Как давно мы не испытывали вкуса этих продуктов!
Потом начиналось составление списков снаряжения. Мы советовали смене захватить с собой 120 пар шерстяных перчаток, 30 пар шерстяных варежек, 15 пар кожаных рукавиц с крагами, 50 пар шубных и 50 пар брезентовых рукавиц,- ведь у нас так сильно мерзли руки в эти зимы, а перчатки рвутся так быстро! В рекомендуемый список были включены и полушубки, и комбинезоны, и рабочие костюмы, и кожаные брюки, и ватные костюмы, покрытые прочным непромокаемым материалом. Зачем нашей смене мокнуть так, как мокли мы?
И уж, конечно, они могли обойтись без «фруктовых», «коньячных» и прочих ламп, - мы посоветовали привезти 5 фонарей «летучая мышь» и 20 стекол к ним, 130 ламповых стекол, горелки, фитили, пять электрических карманных фонарей, 100 кило стеариновых свечей.
Не были забыты и канцелярские принадлежности. Чтобы радистам не пришлось пользоваться этикетками от консервных банок и карандашными огрызками, я советовал доставить на самолете 10 кило писчей бумаги, 20 общих тетрадей в клетку, флакон чернил и 100 карандашей.
Даже наш кок принял участие в составлении заявки.

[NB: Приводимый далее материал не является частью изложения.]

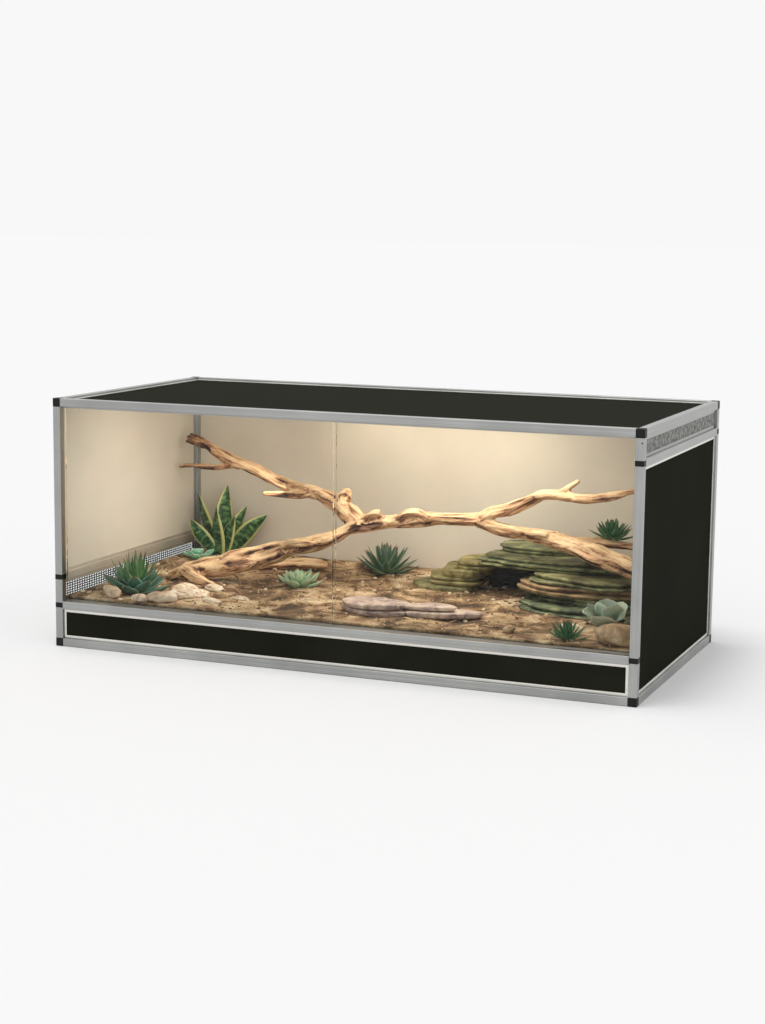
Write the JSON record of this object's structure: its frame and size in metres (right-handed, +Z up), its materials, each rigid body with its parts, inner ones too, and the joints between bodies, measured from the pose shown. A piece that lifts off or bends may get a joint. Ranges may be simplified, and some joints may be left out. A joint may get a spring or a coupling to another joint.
{
  "type": "reptile terrarium",
  "caption": "Wide reptile enclosure of square aluminium tube with dark boards, sliding glass doors, side vents and a furnished floor of sand, driftwood, slate and succulents.",
  "frame": {"origin": "middle of the footprint, on the ground", "axes": "+X to the right along the width, +Y to the rear, +Z up; the glass doors face -Y"},
  "size_m": [1.2, 0.6, 0.5],
  "materials": {
    "frame_aluminium": "satin anodised",
    "connector_plastic": "moulded, slightly glossy",
    "rivet": "black head",
    "dark_board": "matt dark olive board",
    "pale_liner": "satin warm cream",
    "vent_mesh": "woven wire",
    "track_aluminium": "satin anodised",
    "glide_plastic": "smooth",
    "door_glass": "clear float glass",
    "base_filling": "coarse dark filling",
    "sand": "dry grains with chips",
    "driftwood": "weathered, fibrous",
    "slate": "riven, mossy",
    "river_stone": "worn smooth",
    "snake_leaf": "leaf, pale margins",
    "agave_leaf": "waxy leaf",
    "rosette_leaf": "powdery leaf",
    "succulent_leaf": "waxy leaf"
  },
  "bodies": {
    "enclosure": {"base_rail_front": "frame_aluminium", "base_rail_rear": "frame_aluminium", "base_rail_left": "frame_aluminium", "base_rail_right": "frame_aluminium", "top_rail_front": "frame_aluminium", "top_rail_rear": "frame_aluminium", "top_rail_left": "frame_aluminium", "top_rail_right": "frame_aluminium", "kick_rail": "frame_aluminium", "left_sill_rail": "frame_aluminium", "left_vent_rail": "frame_aluminium", "right_vent_rail": "frame_aluminium", "front_left_post": "frame_aluminium", "front_right_post": "frame_aluminium", "rear_left_post": "frame_aluminium", "rear_right_post": "frame_aluminium", "base_corner_connectors": "connector_plastic", "top_corner_connectors": "connector_plastic", "front_tee_connectors": "connector_plastic", "rear_tee_connectors": "connector_plastic", "post_rivet": "rivet", "floor_panel": "dark_board", "kick_panel": "dark_board", "left_base_panel": "dark_board", "left_panel": "dark_board", "right_panel": "dark_board", "rear_panel": "dark_board", "top_panel": "dark_board", "left_liner": "pale_liner", "right_liner": "pale_liner", "rear_liner": "pale_liner", "ceiling_liner": "pale_liner", "left_vent_mesh": "vent_mesh", "right_vent_mesh": "vent_mesh", "upper_door_track": "track_aluminium", "lower_door_track": "track_aluminium", "door_glide_strips": "glide_plastic", "substrate_base": "base_filling", "substrate_top": "sand", "driftwood_branch": "driftwood", "driftwood_root": "driftwood", "hide_left_stack": "slate", "hide_right_stack": "slate", "hide_roof": "slate", "hide_cap_slates": "slate", "basking_stones": "river_stone", "loose_stones": "river_stone", "snake_plant": "snake_leaf", "front_agave": "agave_leaf", "spiky_agave": "agave_leaf", "teal_rosette": "rosette_leaf", "small_rosette": "rosette_leaf", "echeveria": "rosette_leaf", "corner_succulent": "succulent_leaf", "perch_succulent": "succulent_leaf"},
    "left_door": {"left_glass_door": "door_glass"},
    "right_door": {"right_glass_door": "door_glass"}
  },
  "joints": [
    {"name": "left_door_slide", "type": "slide", "parent": "enclosure", "child": "left_door", "axis": [1, 0, 0], "range_m": [0, 0.577]},
    {"name": "right_door_slide", "type": "slide", "parent": "enclosure", "child": "right_door", "axis": [1, 0, 0], "range_m": [-0.577, 0]}
  ]
}
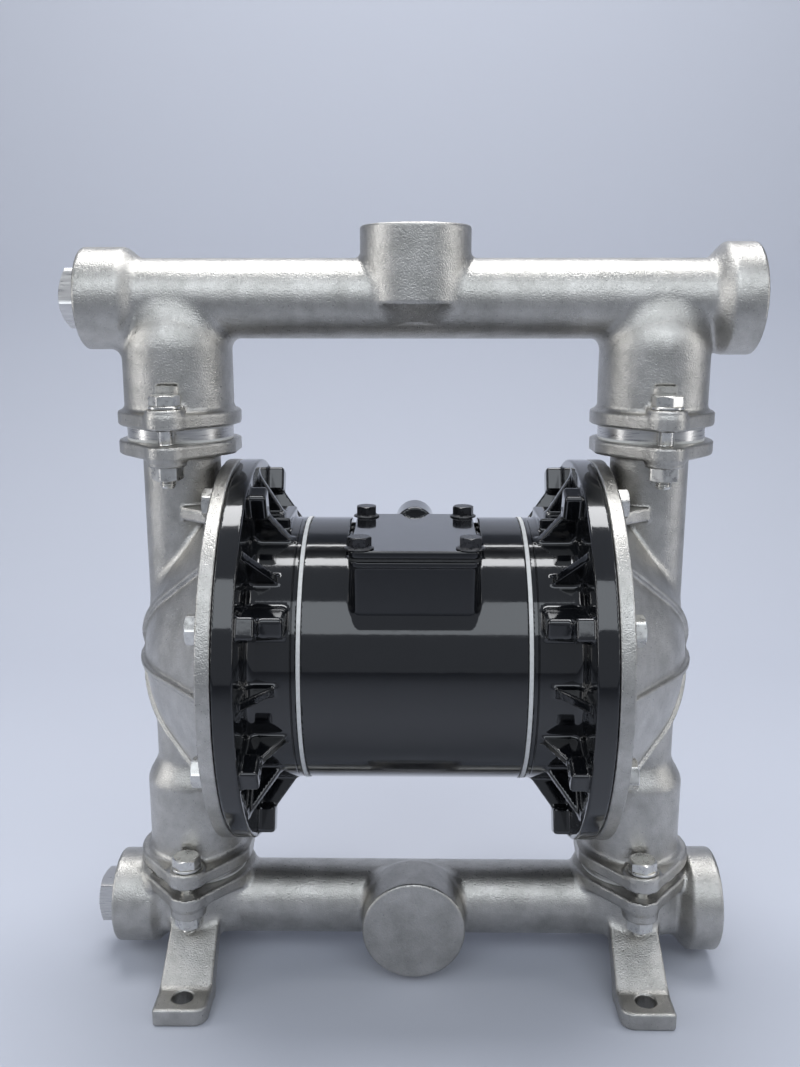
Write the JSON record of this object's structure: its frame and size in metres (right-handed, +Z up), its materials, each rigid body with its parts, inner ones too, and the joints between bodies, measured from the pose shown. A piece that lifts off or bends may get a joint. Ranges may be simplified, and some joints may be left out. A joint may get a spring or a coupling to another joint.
{
  "type": "air operated diaphragm pump",
  "caption": "Air operated double diaphragm pump: cast stainless manifolds with ball valve columns bolted round a black air section with a bolted valve cover.",
  "frame": {"origin": "on the floor, at the middle of the four foot holes", "axes": "+Z up, +X along the diaphragm shaft towards the open fluid ports, -Y the front, where the valve box stands"},
  "size_m": [0.4365, 0.2532, 0.5045],
  "materials": {
    "cast_stainless": "bead blasted satin",
    "black_enamel": "gloss black enamel",
    "white_gasket": "satin white",
    "dark_gasket": "matte",
    "turned_stainless": "turned",
    "copper_washer": "soft metal",
    "bright_fasteners": "machined",
    "black_fasteners": "black oxide",
    "white_fluoropolymer": "smooth",
    "diaphragm_rubber": "moulded",
    "cast_aluminium": "machined",
    "bronze": "machined"
  },
  "bodies": {
    "housing": {"air_chamber_left": "black_enamel", "air_chamber_right": "black_enamel", "centre_block": "black_enamel", "clamp_bolts": "bright_fasteners", "column_bolts": "bright_fasteners", "column_nuts": "bright_fasteners", "column_washers": "bright_fasteners", "core_gasket_left": "white_gasket", "core_gasket_right": "white_gasket", "core_screws": "bright_fasteners", "cover_bolts": "black_fasteners", "cover_gasket": "dark_gasket", "fluid_cap_left": "cast_stainless", "fluid_cap_right": "cast_stainless", "inlet_manifold": "cast_stainless", "inlet_plug": "turned_stainless", "inlet_seat_left": "turned_stainless", "inlet_seat_right": "turned_stainless", "outlet_manifold": "cast_stainless", "outlet_plug": "turned_stainless", "outlet_seat_left": "turned_stainless", "outlet_seat_right": "turned_stainless", "plug_washers": "copper_washer", "seat_seals": "white_fluoropolymer", "shaft_bush_left": "bronze", "shaft_bush_right": "bronze", "shaft_seal_left": "diaphragm_rubber", "shaft_seal_right": "diaphragm_rubber", "valve_cover": "black_enamel", "valve_end_caps": "cast_aluminium", "valve_sleeve": "cast_aluminium"},
    "shaft_assembly": {"main_shaft": "turned_stainless", "inner_plate_left": "cast_aluminium", "inner_plate_right": "cast_aluminium", "outer_plate_left": "cast_aluminium", "outer_plate_right": "cast_aluminium", "shaft_nuts": "bright_fasteners", "diaphragm_left": "diaphragm_rubber", "diaphragm_right": "diaphragm_rubber"},
    "pilot_rod": {"pilot_rod": "turned_stainless"},
    "valve_spool": {"valve_spool": "turned_stainless"},
    "outlet_ball_left": {"outlet_ball_left": "white_fluoropolymer"},
    "outlet_ball_right": {"outlet_ball_right": "white_fluoropolymer"},
    "inlet_ball_left": {"inlet_ball_left": "white_fluoropolymer"},
    "inlet_ball_right": {"inlet_ball_right": "white_fluoropolymer"}
  },
  "joints": [
    {"name": "shaft_stroke", "type": "slide", "parent": "housing", "child": "shaft_assembly", "axis": [1, 0, 0], "range_m": [-0.012, 0.012], "deforming": ["diaphragm_left", "diaphragm_right"]},
    {"name": "pilot_travel", "type": "slide", "parent": "housing", "child": "pilot_rod", "axis": [1, 0, 0], "range_m": [-0.004, 0.004]},
    {"name": "spool_shift", "type": "slide", "parent": "housing", "child": "valve_spool", "axis": [0, 1, 0], "range_m": [-0.005, 0.005]},
    {"name": "outlet_lift_left", "type": "slide", "parent": "housing", "child": "outlet_ball_left", "axis": [0, 0, 1], "range_m": [0, 0.01]},
    {"name": "outlet_lift_right", "type": "slide", "parent": "housing", "child": "outlet_ball_right", "axis": [0, 0, 1], "range_m": [0, 0.01]},
    {"name": "inlet_lift_left", "type": "slide", "parent": "housing", "child": "inlet_ball_left", "axis": [0, 0, 1], "range_m": [0, 0.01]},
    {"name": "inlet_lift_right", "type": "slide", "parent": "housing", "child": "inlet_ball_right", "axis": [0, 0, 1], "range_m": [0, 0.01]}
  ],
  "couplings": [
    {"joint": "pilot_travel", "follows": "shaft_stroke", "ratio": 0.33333}
  ]
}
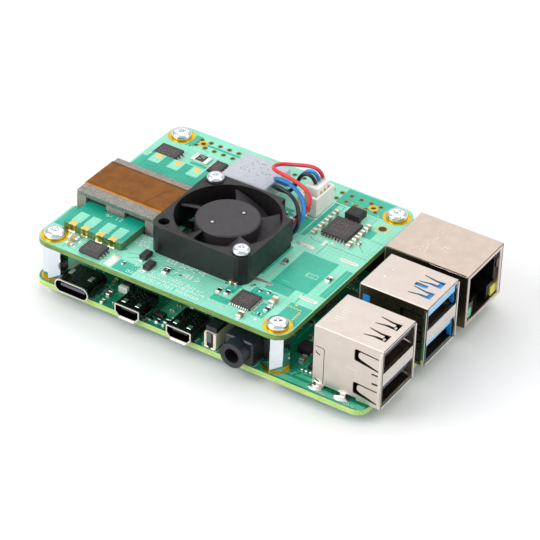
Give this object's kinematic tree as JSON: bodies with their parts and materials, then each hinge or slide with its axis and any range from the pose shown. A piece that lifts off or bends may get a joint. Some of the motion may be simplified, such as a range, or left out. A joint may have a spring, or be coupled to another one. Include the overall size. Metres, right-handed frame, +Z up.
{
  "type": "single board computer",
  "caption": "Single board computer with socketed edges, and a fan-cooled power board stacked on hex standoffs above it.",
  "frame": {"origin": "middle of the footprint, on the surface the lower screws' heads stand on", "axes": "+X towards the end with the network and USB sockets, +Y towards the pin header edge, +Z up"},
  "size_m": [0.0878, 0.059, 0.0227],
  "materials": {
    "board_green": "solder mask on glass laminate, satin",
    "mask_green": "light solder mask over copper pour, satin",
    "nickel": "nickel plated stamped sheet, satin",
    "zinc": "bright plated steel",
    "black_plastic": "moulded, satin",
    "grey_plastic": "moulded, fine grain",
    "cream_plastic": "moulded, satin",
    "white_plastic": "moulded, satin",
    "blue_plastic": "moulded, satin",
    "package_black": "moulded epoxy, matt",
    "ferrite": "ground ferrite, matt",
    "choke_grey": "pressed iron powder with grey coat, matt",
    "amber_tape": "amber film tape, satin",
    "brass": "sintered, satin",
    "copper": "enamelled copper winding",
    "red_sleeve": "soft insulation, satin",
    "blue_sleeve": "soft insulation, satin",
    "black_sleeve": "soft insulation, satin"
  },
  "bodies": {
    "computer": {"main_board": "board_green", "processor": "nickel", "memory_chip": "package_black", "wireless_shield": "nickel", "usb_controller": "package_black", "usb_c_shell": "nickel", "usb_c_tongue": "black_plastic", "video_shell_left": "nickel", "video_tongue_left": "black_plastic", "video_shell_right": "nickel", "video_tongue_right": "black_plastic", "audio_jack": "black_plastic", "camera_connector": "cream_plastic", "display_connector": "cream_plastic", "usb2_shell": "nickel", "usb2_insert": "black_plastic", "usb3_shell": "nickel", "usb3_insert": "blue_plastic", "network_shell": "nickel", "network_insert": "black_plastic", "pin_header": "black_plastic", "power_header": "black_plastic", "card_socket": "nickel", "top_board": "mask_green", "header_socket": "black_plastic", "power_socket": "black_plastic", "standoff_front_left": "zinc", "standoff_front_right": "zinc", "standoff_back_left": "zinc", "standoff_back_right": "zinc", "top_screw_front_left": "zinc", "top_screw_front_right": "zinc", "top_screw_back_left": "zinc", "top_screw_back_right": "zinc", "bottom_screw_front_left": "zinc", "bottom_screw_front_right": "zinc", "bottom_screw_back_left": "zinc", "bottom_screw_back_right": "zinc", "fan_frame": "black_plastic", "fan_stator": "copper", "fan_bearing": "brass", "fan_screw_near": "zinc", "fan_screw_far": "zinc", "transformer_core": "ferrite", "transformer_plate": "ferrite", "transformer_winding": "mask_green", "transformer_tape": "amber_tape", "power_inductor": "choke_grey", "fan_header": "white_plastic", "fan_plug": "white_plastic", "lead_red": "red_sleeve", "lead_blue": "blue_sleeve", "lead_black": "black_sleeve", "converter_chip": "package_black", "controller_chip": "package_black", "switch_transistor": "package_black"},
    "fan_wheel": {"fan_rotor": "grey_plastic", "fan_shaft": "zinc"},
    "camera_catch": {"camera_latch": "black_plastic"},
    "display_catch": {"display_latch": "black_plastic"}
  },
  "joints": [
    {"name": "fan_spin", "type": "hinge", "parent": "computer", "child": "fan_wheel", "pos_m": [-0.00795, -0.004, 0.0175], "axis": [0, 0, 1], "continuous": true},
    {"name": "camera_latch_lift", "type": "slide", "parent": "computer", "child": "camera_catch", "axis": [0, 0, 1], "range_m": [0, 0.001]},
    {"name": "display_latch_lift", "type": "slide", "parent": "computer", "child": "display_catch", "axis": [0, 0, 1], "range_m": [0, 0.001]}
  ]
}
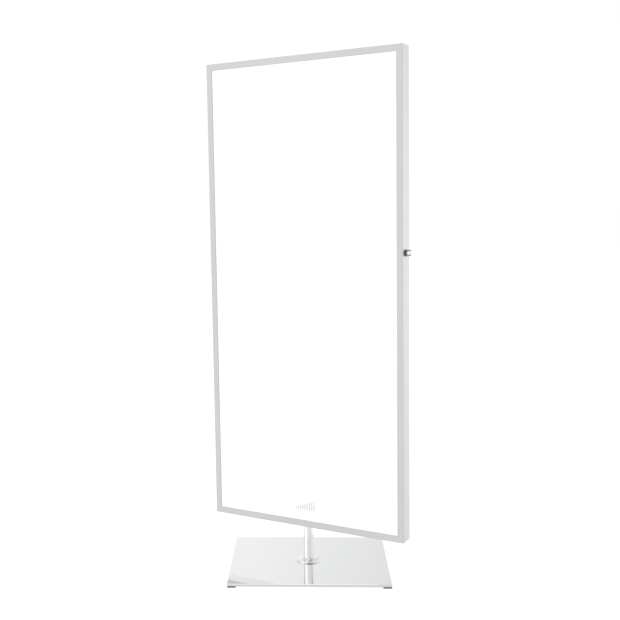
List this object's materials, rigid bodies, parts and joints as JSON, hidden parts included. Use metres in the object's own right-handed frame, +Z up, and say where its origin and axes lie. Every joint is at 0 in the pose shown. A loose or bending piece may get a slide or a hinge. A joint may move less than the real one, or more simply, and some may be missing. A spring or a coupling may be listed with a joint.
{
  "type": "customer pole display",
  "caption": "Free-standing customer display: slim framed opal light panel that swivels on a short chromed pole over a mirror-polished base plate, with a dimmer knob on one side.",
  "frame": {"origin": "on the pole's axis, on the floor under the middle of the base plate", "axes": "+Z up along the pole; +X to the right along the base plate's long side, seen from the front; -Y towards the front of the base"},
  "size_m": [0.6287, 0.42, 1.608],
  "materials": {
    "polished_steel": "mirror polished",
    "chrome": "polished",
    "knob_chrome": "polished",
    "rubber": "matte",
    "steel": "zinc plated",
    "bearing_polymer": "matte",
    "frame_silver": "satin silver",
    "mill_aluminium": "mill finish",
    "bronze": "satin",
    "opal_acrylic": "satin opal",
    "clear_acrylic": "clear",
    "white_film": "matte",
    "led_board": "white solder mask",
    "white_plastic": "matte",
    "black_plastic": "satin",
    "black_cable": "matte",
    "cover_white": "satin, fine texture"
  },
  "bodies": {
    "stand": {"base_plate": "polished_steel", "foot_pad_front_left": "rubber", "foot_pad_front_right": "rubber", "foot_pad_back_left": "rubber", "foot_pad_back_right": "rubber", "pole_tube": "chrome", "foot_plug": "steel", "base_bolt": "steel", "pole_dowel": "steel", "base_rosette": "chrome", "top_plug": "chrome", "spindle": "steel", "spindle_pin": "steel", "stop_pin": "steel", "lower_thrust_washer": "bearing_polymer", "upper_thrust_washer": "bearing_polymer", "disc_spring": "steel", "retaining_collar": "steel", "collar_screw": "steel"},
    "case": {"left_rail": "frame_silver", "right_rail": "frame_silver", "top_rail": "frame_silver", "bottom_rail": "frame_silver", "corner_bracket_bottom_left": "steel", "corner_bracket_bottom_right": "steel", "corner_bracket_top_left": "steel", "corner_bracket_top_right": "steel", "corner_screws": "steel", "bearing_cross_member": "mill_aluminium", "upper_cross_member": "mill_aluminium", "cross_member_screws": "steel", "lower_bearing_housing": "mill_aluminium", "housing_screws": "steel", "lower_bush": "bronze", "upper_bearing_block": "mill_aluminium", "bearing_block_screws": "steel", "upper_bush": "bronze", "diffuser": "opal_acrylic", "light_guide": "clear_acrylic", "reflector": "white_film", "backing_sheet": "mill_aluminium", "led_bar_left": "led_board", "led_bar_right": "led_board", "led_driver": "white_plastic", "driver_screws": "steel", "dimmer_body": "black_plastic", "dimmer_nut": "steel", "knob_bezel": "black_plastic", "power_inlet": "black_plastic", "inlet_contacts": "bronze", "inlet_screws": "steel", "inlet_lead": "black_cable", "supply_lead": "black_cable", "led_lead": "white_plastic", "cable_clips": "white_plastic", "back_cover": "cover_white", "back_cover_screws": "steel"},
    "dimmer_knob": {"knob": "knob_chrome", "dimmer_shaft": "steel", "knob_grub_screw": "steel"}
  },
  "joints": [
    {"name": "case_swivel", "type": "hinge", "parent": "stand", "child": "case", "pos_m": [0, 0, 0.128], "axis": [0, 0, 1], "range_deg": [-137.6, 192.4]},
    {"name": "dimmer_turn", "type": "hinge", "parent": "case", "child": "dimmer_knob", "pos_m": [0.29877, -0.15374, 1.006], "axis": [0.8878, -0.4602, 0], "range_deg": [-150, 150]}
  ]
}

Мегер говорил, что поварам вовсе необязательно возиться каждую декаду с ремонтом посуды, как это приходилось делать нам. Поэтому он представил длинный перечень насущно необходимых для камбуза предметов: три эмалированных чайника, два чайника для заварки чая, двадцать чашек, три ножа для мясорубки, четыре сита, поварская ложка и дуршлаг, нож для резки хлеба. Особенно настаивал кок на присылке соляной кислоты, которая была необходима для лужения медной посуды.